[Stored items]
=-=-=
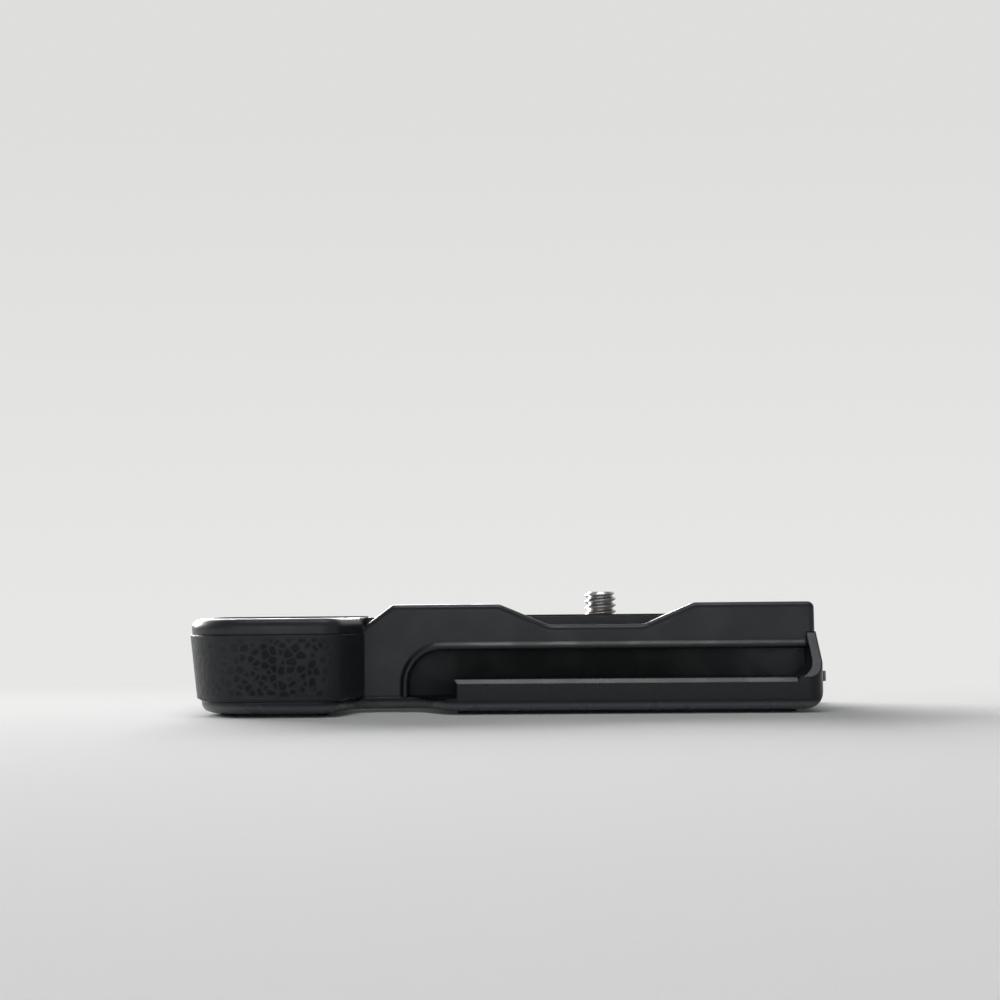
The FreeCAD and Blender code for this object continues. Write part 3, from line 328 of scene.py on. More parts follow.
def build_worn_edges():
    """Edges rounded off in the light, and a mask of where handling has rubbed them."""
    group, given, out = new_group(
        "worn_edges",
        [("Width", SMALL_EDGE), ("Gain", 5.0), ("Patch", 0.004)],
        [("Wear", "Float"), ("Normal", "Vector")],
    )
    bevel = place(group, "Bevel", {"samples": 6})
    surface = place(group, "NewGeometry")
    facing = place(group, "VectorMath", {"operation": "DOT_PRODUCT"})
    turned_away = maths(group, "SUBTRACT", {0: 1.0})
    gained = maths(group, "MULTIPLY")
    spot = place(group, "TexCoord")
    size = maths(group, "DIVIDE", {0: 1.0})
    patches = place(group, "TexNoise", Detail=5.0, Roughness=0.65)
    broken = place(group, "MapRange", From_Min=0.4, From_Max=0.72)
    worn = maths(group, "MULTIPLY", clamp=True)
    join(
        group,
        (given.outputs["Width"], bevel.inputs["Radius"]),
        (bevel.outputs["Normal"], facing.inputs[0]),
        (surface.outputs["Normal"], facing.inputs[1]),
        (facing.outputs["Value"], turned_away.inputs[1]),
        (turned_away.outputs[0], gained.inputs[0]),
        (given.outputs["Gain"], gained.inputs[1]),
        (given.outputs["Patch"], size.inputs[1]),
        (spot.outputs["Object"], patches.inputs["Vector"]),
        (size.outputs[0], patches.inputs["Scale"]),
        (patches.outputs[0], broken.inputs["Value"]),
        (gained.outputs[0], worn.inputs[0]),
        (broken.outputs[0], worn.inputs[1]),
        (worn.outputs[0], out.inputs["Wear"]),
        (bevel.outputs["Normal"], out.inputs["Normal"]),
    )
    return group


def build_fine_grain():
    """The fine surface of a mould or of an anodised casting: a height and a slight mottle."""
    group, given, out = new_group(
        "fine_grain", [("Cell", 0.0003), ("Mottle", 0.5)], [("Height", "Float"), ("Shade", "Float")]
    )
    spot = place(group, "TexCoord")
    scale = maths(group, "DIVIDE", {0: 1.0})
    specks = place(group, "TexNoise", Detail=3.0, Roughness=0.7)
    slow = maths(group, "MULTIPLY", {1: 0.06})
    clouds = place(group, "TexNoise", Detail=4.0, Roughness=0.6)
    centred = maths(group, "SUBTRACT", {1: 0.5})
    shade = maths(group, "MULTIPLY")
    join(
        group,
        (given.outputs["Cell"], scale.inputs[1]),
        (spot.outputs["Object"], specks.inputs["Vector"]),
        (spot.outputs["Object"], clouds.inputs["Vector"]),
        (scale.outputs[0], specks.inputs["Scale"]),
        (scale.outputs[0], slow.inputs[0]),
        (slow.outputs[0], clouds.inputs["Scale"]),
        (specks.outputs[0], out.inputs["Height"]),
        (clouds.outputs[0], centred.inputs[0]),
        (centred.outputs[0], shade.inputs[0]),
        (given.outputs["Mottle"], shade.inputs[1]),
        (shade.outputs[0], out.inputs["Shade"]),
    )
    return group


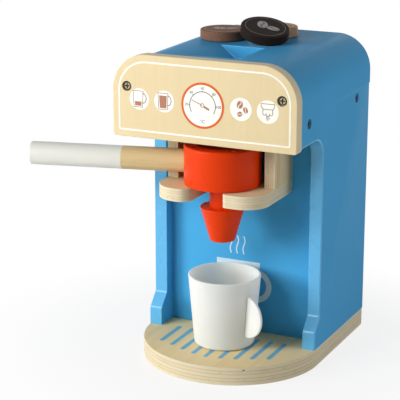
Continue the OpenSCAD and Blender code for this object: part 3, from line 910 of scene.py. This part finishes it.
def icon_prints(inks, plane):
    lines = Sign("icon_lines", lift=PRINT_T, **plane)
    fills = Sign("icon_fills", lift=PRINT_T, **plane)
    slits = Sign("bean_slits", lift=SLIT_LIFT, **plane)
    for x, level in zip(ICON_X, MUG_LEVELS):
        mug_icon(lines, fills, x, ICON_Y, level)
    for dx, dy, rx, ry, turn in ICON_BEANS:
        bean(fills, slits, ICON_X[2] + dx, ICON_Y + dy, rx, ry, turn)
    drip_icon(lines, ICON_X[3], ICON_Y)
    lines.done(inks["line"], thickness=THIN_T)
    fills.done(inks["brown"], thickness=THIN_T)
    slits.done(inks["white"], thickness=THIN_T)


def gauge_prints(inks, plane):
    """Numbered arc and unit, needle, and the needle's hub and tail."""
    def at(x, y):
        return x, GAUGE_Y + y

    marks = Sign("gauge_marks", lift=PRINT_T, **plane)
    marks.line(circle(*at(0, 0), SCALE_R, SCALE_FROM, SCALE_TO, 240), SCALE_W)
    first, last = NUMBERS[0], NUMBERS[-1]
    for value in NUMBERS:
        angle = math.radians(180 - (value - first) / (last - first) * 180)
        c, s = math.cos(angle), math.sin(angle)
        tick_in, tick_out = SCALE_R - TICK_IN, SCALE_R + TICK_OUT
        marks.line([at(tick_in * c, tick_in * s), at(tick_out * c, tick_out * s)], TICK_W,
                   round_ends=False)
        marks.figures(str(value), *at(NUMBER_R * c, NUMBER_R * s), NUMBER_H)
    marks.figures("°C", *at(0, -UNIT_DROP), UNIT_H)
    marks.done(inks["dark"], thickness=THIN_T)

    needle = Sign("gauge_needle", lift=PRINT_T, **plane)
    needle.line([at(*HUB), at(*NEEDLE_TIP)], NEEDLE_W)
    needle.done(inks["line"], thickness=THIN_T)
    tail = Sign("gauge_needle_tail", lift=PRINT_T, **plane)
    tail.line([at(*TAIL_FROM), at(*TAIL_TO)], TAIL_W, round_ends=False)
    tail.ring(circle(*at(*HUB), HUB_R), circle(*at(*HUB), HUB_BORE))
    tail.done(inks["brown"], thickness=TAIL_T)


def base_prints(inks):
    """Nine drip stripes whose front ends follow the base board's round front."""
    stripes = Sign("drip_stripes", origin=(0, 0, base_top), right=(1, 0, 0), up=(0, 1, 0))
    middle = (len(STRIPE_FRONTS) - 1) / 2
    for i, front in enumerate(STRIPE_FRONTS):
        x = (i - middle) * STRIPE_PITCH
        stripes.line([(x, front + STRIPE_W / 2), (x, STRIPE_BACK - STRIPE_W / 2)], STRIPE_W)
    stripes.done(inks["stripe"])


def splash_prints(inks):
    """Steam and a mug on the splash panel, behind the cup."""
    plane = dict(origin=(0, splash_face, 0), right=(1, 0, 0), up=(0, 0, 1))
    steam = Sign("steam_lines", **plane)
    shares = [i / STEAM_STEPS for i in range(STEAM_STEPS + 1)]
    for x in STEAM_X:
        steam.line([(x - STEAM_WAVE * math.sin(t * 2 * math.pi), STEAM_Z + STEAM_H * t) for t in shares],
                   STEAM_W)
    steam.done(inks["steam"])

    mug = Sign("mug_print", **plane)
    left, right = CORNER_X
    mug.area([BIG_MUG_TOP[0], BIG_MUG_SIDES[0]] + circle(left, CORNER_Z, CORNER_R, 190, 270, 40)
             + circle(right, CORNER_Z, CORNER_R, 270, 350, 40) + [BIG_MUG_SIDES[1], BIG_MUG_TOP[1]])
    mug.line(circle(*EAR_MIDDLE, EAR_R, EAR_FROM, EAR_TO, 120), EAR_W, round_ends=False)
    mug.done(inks["frost"])


def disc_prints(inks):
    """A ring and two beans on each coffee disc."""
    for node, body, ink, rim_ink, lean, turn in DISC_SIGNS:
        lo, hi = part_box(node)
        tilt = (Matrix.Rotation(DISC_LEAN_TOWARDS, 3, "Z")
                @ Matrix.Rotation(math.radians(lean), 3, "Y")
                @ Matrix.Rotation(-DISC_LEAN_TOWARDS, 3, "Z"))
        top = (lo + hi) / 2 + tilt @ Vector((0, 0, disc_t / 2))
        turned = tilt @ Matrix.Rotation(math.radians(turn), 3, "Z")
        plane = dict(origin=top, right=turned @ Vector((1, 0, 0)), up=turned @ Vector((0, 1, 0)))
        rim = Sign(node + "_rim_line", **plane)
        rim.ring(*(circle(0, 0, r) for r in DISC_LINE_R))
        rim.done(inks[rim_ink], body)
        sign = Sign(node + "_print", **plane)
        slit = Sign(node + "_slits", lift=PRINT_T, **plane)
        for spot in DISC_BEANS:
            bean(sign, slit, *spot)
        sign.done(inks[ink], body)
        slit.done(inks["dark"], body, THIN_T)


# ---------------------------------------------------------------- the whole machine

def dress_painted_boards():
    """Blue boards. They stay sharp where they meet at the roof's seam, the base and the front panel."""
    blue = gloss_paint("blue_paint", BLUE, roughness=0.32, gloss=0.008, grain=BOARD_WAVES)
    # the second blue is glossier and lighter: a painted highlight on eased edges and forward faces
    blue_gloss_and_highlight = gloss_paint("blue_gloss_and_highlight_paint", BLUE_GLOSS_AND_HIGHLIGHT, roughness=0.28, gloss=0.5,
                            grain=BOARD_WAVES)
    seam, on_base, on_panel = (2, roof_lo.z), (2, base_top), (1, roof_lo.y)
    for node in ("side_panel_left", "side_panel_right"):
        gloss_front(painted_board(node, blue, blue_gloss_and_highlight, [seam, on_base]))
    for node in ("splash_panel", "rear_panel"):
        painted_board(node, blue, blue_gloss_and_highlight, [seam, on_base])
    painted_board("roof", blue, blue_gloss_and_highlight, [seam, on_panel])


def dress_natural_boards():
    finish_with(softened("front_panel"),
                plywood("panel_plywood", "front_panel", axis="Y", plies=5, along="Z", cross="X",
                        face_wood=PANEL_FACE))
    finish_with(softened("base_board"),
                plywood("base_plywood", "base_board", axis="Z", plies=5, along="Y", cross="X",
                        face_wood=BASE_FACE, glue_share=0.65, pit=BASE_PIT))
    finish_with(softened("fork_plate"),
                plywood("fork_plywood", "fork_plate", axis="Z", plies=5, along="X", cross="Y",
                        glue_share=0.4))
    for node in ("cheek_left", "cheek_right"):
        finish_with(softened(node),
                    plywood(node + "_plywood", node, axis="X", plies=5, along="Z", cross="Y",
                            face_wood=CHEEK_FACE))
    finish_with(nodes["deck_board"],
                plywood("deck_plywood", "deck_board", axis="Z", plies=7, along="X", cross="Y"))


def dress_pins_and_screws():
    beech = turned_beech()
    for node in ("cheek_pins", "roof_pins", "rear_pins"):
        finish_with(nodes[node], beech)
    bright = steel("bright_screws", BRIGHT_STEEL, roughness=0.3)
    for node in ("base_screws", "fork_screws"):
        finish_with(nodes[node], bright)
    finish_with(nodes["panel_screws"], antique_screw(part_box("panel_screws")[0].y))
    finish_with(nodes["side_screws"], steel("dark_screws", DARK_STEEL, roughness=0.42))


def dress_loose_pieces():
    """The filter holder, the cup and the coffee discs."""
    orange = gloss_paint("orange_paint", ORANGE, roughness=0.28, gloss=0.12, grain=TURNED_WAVES)
    for node in ("spout", "filter_puck"):
        finish_with(nodes[node], orange)
    finish_with(nodes["handle"], handle_wood())
    white = cup_white()
    finish_with(nodes["cup_body"], white)
    finish_with(softened("cup_ear", body="cup"), white)
    for node, (name, color) in DISC_STAINS.items():
        finish_with(nodes[node], stained_board(name, color))


def add_prints():
    inks = {name: print_ink(name + "_ink", color) for name, color in INK_COLORS.items()}
    inks["white"] = print_ink("white_ink", WHITE_INK, cover=0.85, under=WOOD_UNDER_INK)
    panel_prints(inks)
    base_prints(inks)
    splash_prints(inks)
    disc_prints(inks)


def build():
    add_camera()
    add_world()
    add_floor()
    for name, values in LAMPS.items():
        add_softbox(name, **values)
    dress_painted_boards()
    dress_natural_boards()
    dress_pins_and_screws()
    dress_loose_pieces()
    add_prints()


build()
bpy.context.scene.view_settings.view_transform = "Standard"
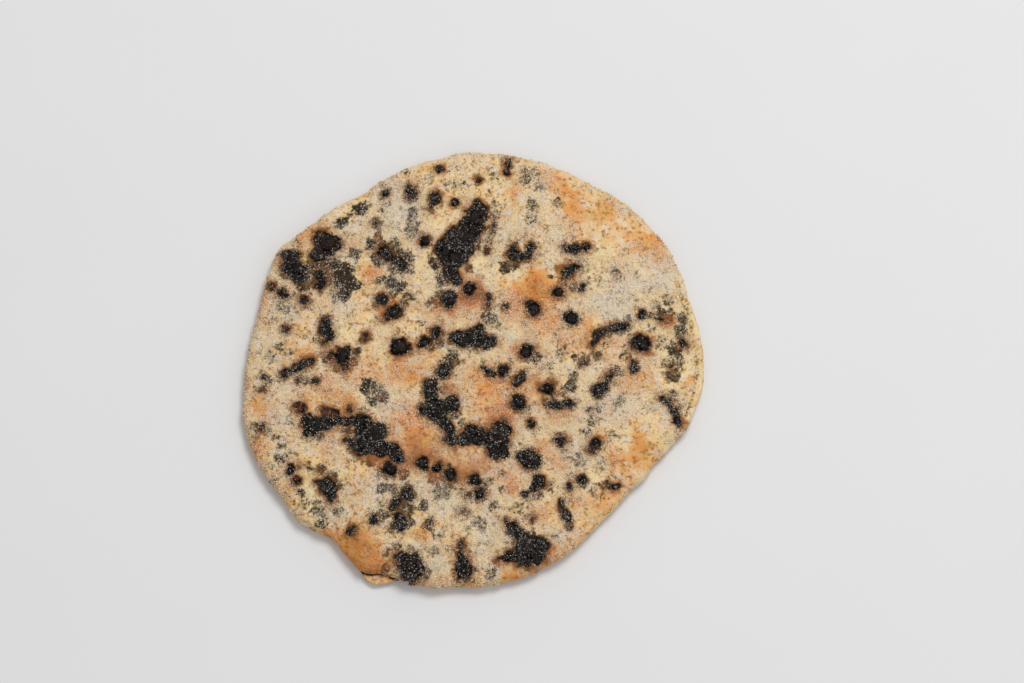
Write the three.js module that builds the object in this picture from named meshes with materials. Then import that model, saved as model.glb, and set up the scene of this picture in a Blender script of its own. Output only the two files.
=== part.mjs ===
// A large flat eccles cake: a round of pastry folded around a currant filling, rolled thin and baked as one piece.
// Millimetres, +Z up. The origin is the bottom centre of the cake's bounding box, on the face it rests on.
// +X runs along its longest extent, and the folded tab of pastry sits at its -X, -Y side.
import * as THREE from "three";

// Driving dimensions
const WIDTH = 160; // along X, over the rim
const DEPTH = 155; // along Y, over the rim
const CROWN = 10.6; // the rolled top, before its swellings
const SHOULDER = 7.4; // where the top turns down into the rim
const RIM_HEIGHT = 3.6; // the rim's widest level
const FOOT_INSET = 6.5; // the flat foot stops this far inside the rim
const SHOULDER_INSET = 4.2; // the top turns down this far inside the rim
const CROWN_INSET = 24; // the top is level further inside the rim than this
const TOP_SHARE = 0.35; // how far the top follows the rim's small points, which belong to the pastry under it

// Facets
const STEPS_ROUND = 120;
const STEPS_FOOT = 4;
const STEPS_RIM = 5; // below the rim's widest level, and as many above it
const STEPS_TOP = 15;

// The rim's radius every 15 degrees, anticlockwise from +X. It is hand-rolled, so it is round only by eye:
// flattened at the lower right, full at the left.
const RIM_RADII = [
  80.0, 78.8, 79.6, 78.9, 78.0, 77.3, 77.4, 76.4, 74.1, 76.0, 79.4, 78.6,
  79.6, 82.5, 81.2, 79.2, 79.6, 78.4, 77.0, 75.5, 71.7, 69.3, 71.2, 77.0,
];

// Small things that break the rim's line.
const RIM_POINTS = [
  { angle: 245, reach: 4.4, spread: 4.6 }, // a tab of pastry that folds out from under the top
  { angle: 232, reach: -1.6, spread: 2.6 }, // the notch beside it
  { angle: 221.5, reach: 2.0, spread: 4.5 }, // a bulge left by the rolling pin
  { angle: 147.5, reach: 1.6, spread: 2.6 }, // the point of a crease
];

// Swellings and hollows of the top, each a round hill of this height whose side falls away over its radius.
const SWELLINGS = [
  { x: 40, y: 58, radius: 17, height: 1.3 }, // long ridge at the upper right, in three hills
  { x: 56, y: 47, radius: 15, height: 1.3 },
  { x: 24, y: 66, radius: 12, height: 0.8 },
  { x: 22, y: 28, radius: 13, height: 1.2 }, // high toasted patch above the middle
  { x: -15, y: 0, radius: 20, height: 1.0 }, // broad middle
  { x: 4, y: -33, radius: 18, height: 1.2 }, // caramel patch below the middle
  { x: -24, y: -32, radius: 12, height: 0.8 },
  { x: 58, y: -31, radius: 16, height: 1.2 }, // lower right
  { x: 34, y: 2, radius: 14, height: 0.7 },
  { x: -60, y: -26, radius: 12, height: 0.8 }, // left edge
  { x: -56, y: 8, radius: 14, height: 0.8 },
  { x: -38, y: -62, radius: 9, height: 1.9 }, // over the folded tab
  { x: -12, y: 62, radius: 15, height: 0.7 }, // upper left
  { x: -50, y: 38, radius: 12, height: 0.8 },
  { x: 20, y: -62, radius: 13, height: 0.8 }, // lower edge
  { x: 2, y: 40, radius: 10, height: -0.9 }, // hollow beside the long run of bare fruit
  { x: -34, y: 22, radius: 9, height: -0.8 },
  { x: 42, y: 26, radius: 9, height: -0.7 },
  { x: 30, y: -22, radius: 8, height: -0.6 },
  { x: -42, y: -42, radius: 9, height: -0.8 },
  { x: -4, y: -52, radius: 8, height: -0.7 },
];

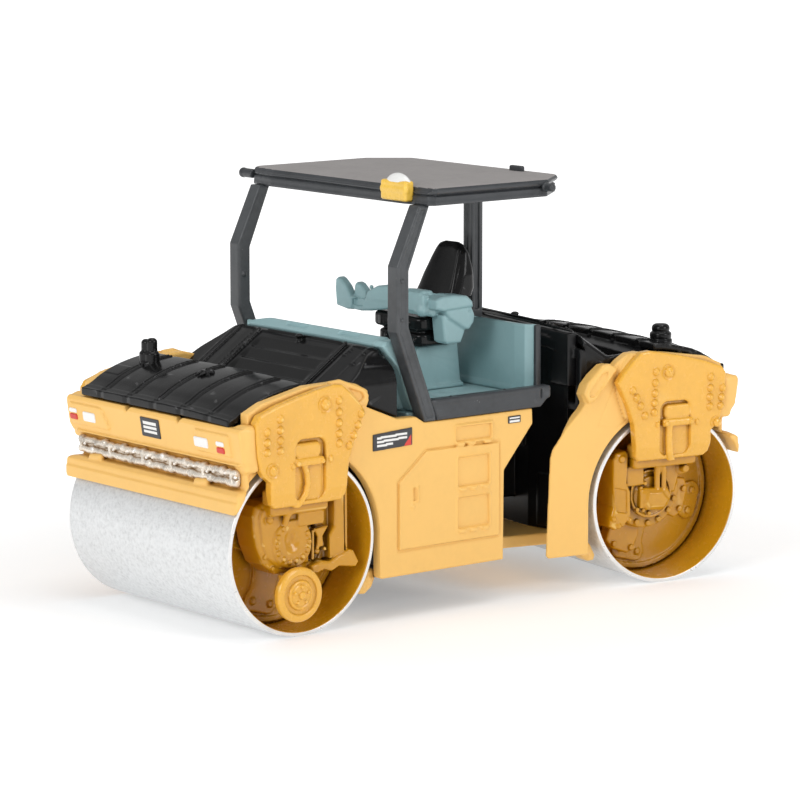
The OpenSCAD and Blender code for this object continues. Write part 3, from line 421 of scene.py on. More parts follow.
FB = bracket_field(fb, [(2.05, 26.05, 0.62), (-5.2, 19.4, 0.55)], [(2.75, 19.9, 0.22), (-2.5, 19.6, 0.2)], (-1.95, 2.15, 15.55, 22.4),
    [(16.7, -0.75, 19.6), (16.75, -0.35, 18.6), (16.8, -0.25, 17.4), (16.75, -0.55, 16.3), (16.5, -1.2, 15.3), (16.1, -1.75, 14.5)], 0.36)
RB_ = bracket_field(rb, [(0.8, 25.45, 0.58), (-6.1, 18.9, 0.5)], [(-3.3, 19.2, 0.2), (2.3, 19.3, 0.2)], (-2.45, 1.75, 15.5, 21.9),
    [(16.7, 0.45, 19.2), (16.75, 0.5, 17.5), (16.8, 0.45, 16.0), (16.6, 0.15, 15.1), (16.2, -0.4, 14.5), (15.8, -0.6, 14.0)], 0.46)
for end, place, F, mr in (("front", FRONT, FB, False), ("rear", REND, RB_, True)):
    for side in ("right", "left"):
        mir = (side == "left") if end == "front" else (side == "right")
        shown = side == "right"
        piece(f"{end}_drum_bracket_{side}", F, (13.8, -7.6, 14.9), (17.8, 8.0, 28.3), 0.1 if shown else 0.15, place, end + "_frame", GOLD,
              mirror=mir, replaces=(f"{end}_bracket_{side}",), thin=0.45)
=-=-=
▶ **Exercise goal**
Give back, exactly as written, each line from the one that contains "Write the three.js" through the one that contains "import * as".

▶ **Reply**
Write the three.js module that builds the object in this picture from named meshes with materials. Then import that model, saved as model.glb, and set up the scene of this picture in a Blender script of its own. Output only the two files.
=== part.mjs ===
// A large flat eccles cake: a round of pastry folded around a currant filling, rolled thin and baked as one piece.
// Millimetres, +Z up. The origin is the bottom centre of the cake's bounding box, on the face it rests on.
// +X runs along its longest extent, and the folded tab of pastry sits at its -X, -Y side.
import * as THREE from "three";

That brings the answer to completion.